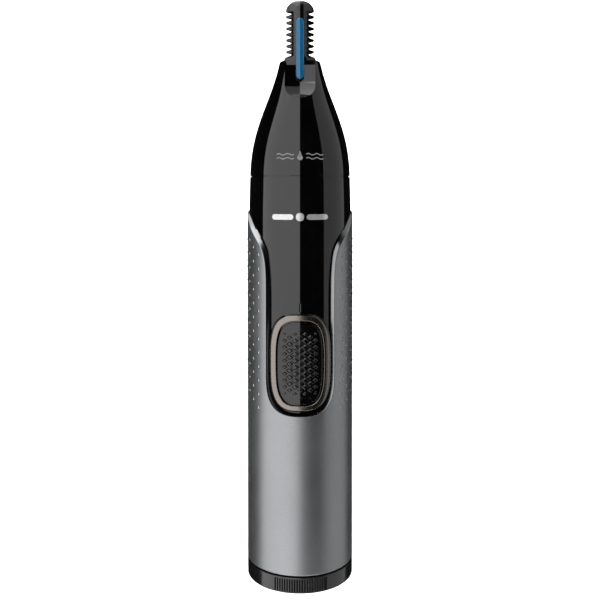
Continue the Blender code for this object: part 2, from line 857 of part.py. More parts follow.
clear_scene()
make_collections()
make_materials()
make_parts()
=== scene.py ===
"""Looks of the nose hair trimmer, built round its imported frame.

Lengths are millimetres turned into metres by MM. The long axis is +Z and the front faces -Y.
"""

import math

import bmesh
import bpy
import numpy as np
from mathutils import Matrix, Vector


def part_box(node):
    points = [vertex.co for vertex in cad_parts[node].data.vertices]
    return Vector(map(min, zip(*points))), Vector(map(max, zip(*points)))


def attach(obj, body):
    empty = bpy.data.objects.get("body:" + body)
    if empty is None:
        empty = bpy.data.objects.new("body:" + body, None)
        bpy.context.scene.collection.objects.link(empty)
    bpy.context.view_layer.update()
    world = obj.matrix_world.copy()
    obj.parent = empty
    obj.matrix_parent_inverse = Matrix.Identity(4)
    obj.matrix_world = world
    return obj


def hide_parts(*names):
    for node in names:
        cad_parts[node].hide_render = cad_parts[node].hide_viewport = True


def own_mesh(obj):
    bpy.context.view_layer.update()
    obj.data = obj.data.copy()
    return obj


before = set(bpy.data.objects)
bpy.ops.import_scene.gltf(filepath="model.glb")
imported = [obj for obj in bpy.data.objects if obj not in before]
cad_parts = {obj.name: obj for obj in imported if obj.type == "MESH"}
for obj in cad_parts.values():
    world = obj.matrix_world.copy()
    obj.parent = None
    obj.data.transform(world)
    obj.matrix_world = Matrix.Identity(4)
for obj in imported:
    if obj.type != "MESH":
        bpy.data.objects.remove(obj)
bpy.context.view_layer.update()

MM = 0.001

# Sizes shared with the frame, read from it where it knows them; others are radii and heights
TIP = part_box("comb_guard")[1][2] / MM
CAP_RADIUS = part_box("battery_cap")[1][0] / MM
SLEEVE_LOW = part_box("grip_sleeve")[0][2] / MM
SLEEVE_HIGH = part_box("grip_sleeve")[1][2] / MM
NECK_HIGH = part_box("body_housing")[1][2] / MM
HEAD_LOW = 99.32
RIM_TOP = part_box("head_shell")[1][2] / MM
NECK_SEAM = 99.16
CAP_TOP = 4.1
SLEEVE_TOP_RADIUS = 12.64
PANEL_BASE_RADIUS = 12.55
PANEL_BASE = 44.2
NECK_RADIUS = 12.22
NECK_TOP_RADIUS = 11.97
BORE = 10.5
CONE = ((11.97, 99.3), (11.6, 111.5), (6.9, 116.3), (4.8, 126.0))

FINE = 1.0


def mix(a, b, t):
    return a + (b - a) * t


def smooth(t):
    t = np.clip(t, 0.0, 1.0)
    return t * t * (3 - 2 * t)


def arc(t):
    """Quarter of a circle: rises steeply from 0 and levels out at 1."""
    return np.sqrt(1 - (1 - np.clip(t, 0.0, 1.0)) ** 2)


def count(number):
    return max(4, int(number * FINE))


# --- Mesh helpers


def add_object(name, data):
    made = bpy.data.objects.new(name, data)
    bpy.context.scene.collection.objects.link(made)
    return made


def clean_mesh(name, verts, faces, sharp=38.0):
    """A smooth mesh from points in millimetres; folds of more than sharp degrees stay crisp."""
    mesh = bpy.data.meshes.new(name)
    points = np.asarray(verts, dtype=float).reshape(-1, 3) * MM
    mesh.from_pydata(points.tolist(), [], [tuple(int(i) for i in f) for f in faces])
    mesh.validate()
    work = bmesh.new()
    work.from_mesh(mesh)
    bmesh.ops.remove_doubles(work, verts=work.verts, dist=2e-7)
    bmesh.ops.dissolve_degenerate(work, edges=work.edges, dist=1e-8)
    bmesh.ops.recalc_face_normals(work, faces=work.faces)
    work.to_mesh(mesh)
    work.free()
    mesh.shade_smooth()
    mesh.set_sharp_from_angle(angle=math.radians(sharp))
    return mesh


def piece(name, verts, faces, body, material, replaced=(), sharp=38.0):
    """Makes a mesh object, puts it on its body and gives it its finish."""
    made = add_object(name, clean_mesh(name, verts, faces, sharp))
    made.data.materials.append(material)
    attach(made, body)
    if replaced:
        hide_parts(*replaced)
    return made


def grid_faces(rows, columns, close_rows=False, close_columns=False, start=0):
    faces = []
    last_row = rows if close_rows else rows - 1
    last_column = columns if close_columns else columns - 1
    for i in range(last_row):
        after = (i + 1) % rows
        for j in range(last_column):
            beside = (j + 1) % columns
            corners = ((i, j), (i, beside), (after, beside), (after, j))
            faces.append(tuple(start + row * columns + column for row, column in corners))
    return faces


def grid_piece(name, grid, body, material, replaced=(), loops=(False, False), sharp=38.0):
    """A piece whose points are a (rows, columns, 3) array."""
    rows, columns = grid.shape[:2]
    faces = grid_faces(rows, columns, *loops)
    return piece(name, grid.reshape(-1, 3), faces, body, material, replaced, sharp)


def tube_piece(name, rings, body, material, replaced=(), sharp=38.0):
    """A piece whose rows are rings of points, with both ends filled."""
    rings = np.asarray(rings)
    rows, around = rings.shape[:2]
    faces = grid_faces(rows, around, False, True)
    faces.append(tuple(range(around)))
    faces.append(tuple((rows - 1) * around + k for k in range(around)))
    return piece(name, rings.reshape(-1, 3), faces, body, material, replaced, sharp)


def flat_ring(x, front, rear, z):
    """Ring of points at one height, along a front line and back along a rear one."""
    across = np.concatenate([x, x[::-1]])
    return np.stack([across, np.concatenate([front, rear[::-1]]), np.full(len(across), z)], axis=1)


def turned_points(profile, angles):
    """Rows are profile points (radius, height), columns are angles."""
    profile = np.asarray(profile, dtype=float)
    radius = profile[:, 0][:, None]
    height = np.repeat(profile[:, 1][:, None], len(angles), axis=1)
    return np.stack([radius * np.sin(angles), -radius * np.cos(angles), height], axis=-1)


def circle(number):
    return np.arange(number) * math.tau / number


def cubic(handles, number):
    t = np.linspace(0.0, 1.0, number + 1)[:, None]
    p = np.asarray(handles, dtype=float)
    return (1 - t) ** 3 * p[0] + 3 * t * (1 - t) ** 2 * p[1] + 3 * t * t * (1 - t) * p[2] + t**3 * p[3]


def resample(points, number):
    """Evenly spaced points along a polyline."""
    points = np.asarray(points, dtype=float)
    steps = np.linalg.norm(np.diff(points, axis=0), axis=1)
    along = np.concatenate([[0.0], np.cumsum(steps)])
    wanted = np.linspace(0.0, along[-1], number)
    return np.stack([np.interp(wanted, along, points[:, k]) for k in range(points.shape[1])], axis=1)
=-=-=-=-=
*Written task:*
The whole listing above needs to be written out again exactly.

*Output of the task:*
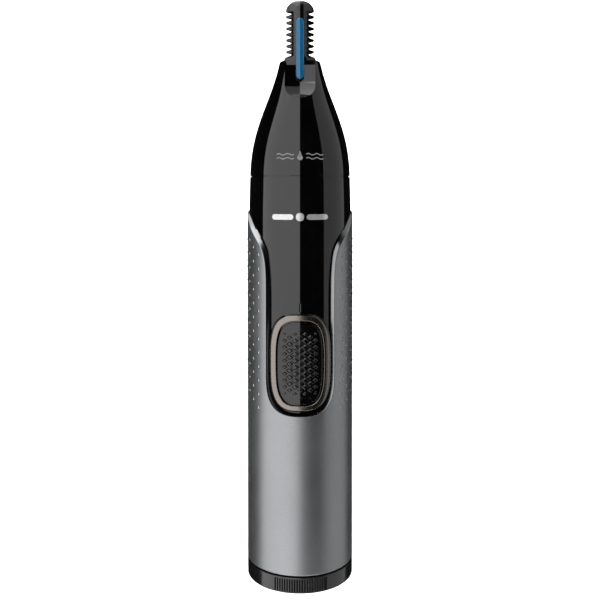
Continue the Blender code for this object: part 2, from line 857 of part.py. More parts follow.
clear_scene()
make_collections()
make_materials()
make_parts()
=== scene.py ===
"""Looks of the nose hair trimmer, built round its imported frame.

Lengths are millimetres turned into metres by MM. The long axis is +Z and the front faces -Y.
"""

import math

import bmesh
import bpy
import numpy as np
from mathutils import Matrix, Vector


def part_box(node):
    points = [vertex.co for vertex in cad_parts[node].data.vertices]
    return Vector(map(min, zip(*points))), Vector(map(max, zip(*points)))


def attach(obj, body):
    empty = bpy.data.objects.get("body:" + body)
    if empty is None:
        empty = bpy.data.objects.new("body:" + body, None)
        bpy.context.scene.collection.objects.link(empty)
    bpy.context.view_layer.update()
    world = obj.matrix_world.copy()
    obj.parent = empty
    obj.matrix_parent_inverse = Matrix.Identity(4)
    obj.matrix_world = world
    return obj


def hide_parts(*names):
    for node in names:
        cad_parts[node].hide_render = cad_parts[node].hide_viewport = True


def own_mesh(obj):
    bpy.context.view_layer.update()
    obj.data = obj.data.copy()
    return obj


before = set(bpy.data.objects)
bpy.ops.import_scene.gltf(filepath="model.glb")
imported = [obj for obj in bpy.data.objects if obj not in before]
cad_parts = {obj.name: obj for obj in imported if obj.type == "MESH"}
for obj in cad_parts.values():
    world = obj.matrix_world.copy()
    obj.parent = None
    obj.data.transform(world)
    obj.matrix_world = Matrix.Identity(4)
for obj in imported:
    if obj.type != "MESH":
        bpy.data.objects.remove(obj)
bpy.context.view_layer.update()

MM = 0.001

# Sizes shared with the frame, read from it where it knows them; others are radii and heights
TIP = part_box("comb_guard")[1][2] / MM
CAP_RADIUS = part_box("battery_cap")[1][0] / MM
SLEEVE_LOW = part_box("grip_sleeve")[0][2] / MM
SLEEVE_HIGH = part_box("grip_sleeve")[1][2] / MM
NECK_HIGH = part_box("body_housing")[1][2] / MM
HEAD_LOW = 99.32
RIM_TOP = part_box("head_shell")[1][2] / MM
NECK_SEAM = 99.16
CAP_TOP = 4.1
SLEEVE_TOP_RADIUS = 12.64
PANEL_BASE_RADIUS = 12.55
PANEL_BASE = 44.2
NECK_RADIUS = 12.22
NECK_TOP_RADIUS = 11.97
BORE = 10.5
CONE = ((11.97, 99.3), (11.6, 111.5), (6.9, 116.3), (4.8, 126.0))

FINE = 1.0


def mix(a, b, t):
    return a + (b - a) * t


def smooth(t):
    t = np.clip(t, 0.0, 1.0)
    return t * t * (3 - 2 * t)


def arc(t):
    """Quarter of a circle: rises steeply from 0 and levels out at 1."""
    return np.sqrt(1 - (1 - np.clip(t, 0.0, 1.0)) ** 2)


def count(number):
    return max(4, int(number * FINE))


# --- Mesh helpers


def add_object(name, data):
    made = bpy.data.objects.new(name, data)
    bpy.context.scene.collection.objects.link(made)
    return made


def clean_mesh(name, verts, faces, sharp=38.0):
    """A smooth mesh from points in millimetres; folds of more than sharp degrees stay crisp."""
    mesh = bpy.data.meshes.new(name)
    points = np.asarray(verts, dtype=float).reshape(-1, 3) * MM
    mesh.from_pydata(points.tolist(), [], [tuple(int(i) for i in f) for f in faces])
    mesh.validate()
    work = bmesh.new()
    work.from_mesh(mesh)
    bmesh.ops.remove_doubles(work, verts=work.verts, dist=2e-7)
    bmesh.ops.dissolve_degenerate(work, edges=work.edges, dist=1e-8)
    bmesh.ops.recalc_face_normals(work, faces=work.faces)
    work.to_mesh(mesh)
    work.free()
    mesh.shade_smooth()
    mesh.set_sharp_from_angle(angle=math.radians(sharp))
    return mesh


def piece(name, verts, faces, body, material, replaced=(), sharp=38.0):
    """Makes a mesh object, puts it on its body and gives it its finish."""
    made = add_object(name, clean_mesh(name, verts, faces, sharp))
    made.data.materials.append(material)
    attach(made, body)
    if replaced:
        hide_parts(*replaced)
    return made


def grid_faces(rows, columns, close_rows=False, close_columns=False, start=0):
    faces = []
    last_row = rows if close_rows else rows - 1
    last_column = columns if close_columns else columns - 1
    for i in range(last_row):
        after = (i + 1) % rows
        for j in range(last_column):
            beside = (j + 1) % columns
            corners = ((i, j), (i, beside), (after, beside), (after, j))
            faces.append(tuple(start + row * columns + column for row, column in corners))
    return faces


def grid_piece(name, grid, body, material, replaced=(), loops=(False, False), sharp=38.0):
    """A piece whose points are a (rows, columns, 3) array."""
    rows, columns = grid.shape[:2]
    faces = grid_faces(rows, columns, *loops)
    return piece(name, grid.reshape(-1, 3), faces, body, material, replaced, sharp)


def tube_piece(name, rings, body, material, replaced=(), sharp=38.0):
    """A piece whose rows are rings of points, with both ends filled."""
    rings = np.asarray(rings)
    rows, around = rings.shape[:2]
    faces = grid_faces(rows, around, False, True)
    faces.append(tuple(range(around)))
    faces.append(tuple((rows - 1) * around + k for k in range(around)))
    return piece(name, rings.reshape(-1, 3), faces, body, material, replaced, sharp)


def flat_ring(x, front, rear, z):
    """Ring of points at one height, along a front line and back along a rear one."""
    across = np.concatenate([x, x[::-1]])
    return np.stack([across, np.concatenate([front, rear[::-1]]), np.full(len(across), z)], axis=1)


def turned_points(profile, angles):
    """Rows are profile points (radius, height), columns are angles."""
    profile = np.asarray(profile, dtype=float)
    radius = profile[:, 0][:, None]
    height = np.repeat(profile[:, 1][:, None], len(angles), axis=1)
    return np.stack([radius * np.sin(angles), -radius * np.cos(angles), height], axis=-1)


def circle(number):
    return np.arange(number) * math.tau / number


def cubic(handles, number):
    t = np.linspace(0.0, 1.0, number + 1)[:, None]
    p = np.asarray(handles, dtype=float)
    return (1 - t) ** 3 * p[0] + 3 * t * (1 - t) ** 2 * p[1] + 3 * t * t * (1 - t) * p[2] + t**3 * p[3]


def resample(points, number):
    """Evenly spaced points along a polyline."""
    points = np.asarray(points, dtype=float)
    steps = np.linalg.norm(np.diff(points, axis=0), axis=1)
    along = np.concatenate([[0.0], np.cumsum(steps)])
    wanted = np.linspace(0.0, along[-1], number)
    return np.stack([np.interp(wanted, along, points[:, k]) for k in range(points.shape[1])], axis=1)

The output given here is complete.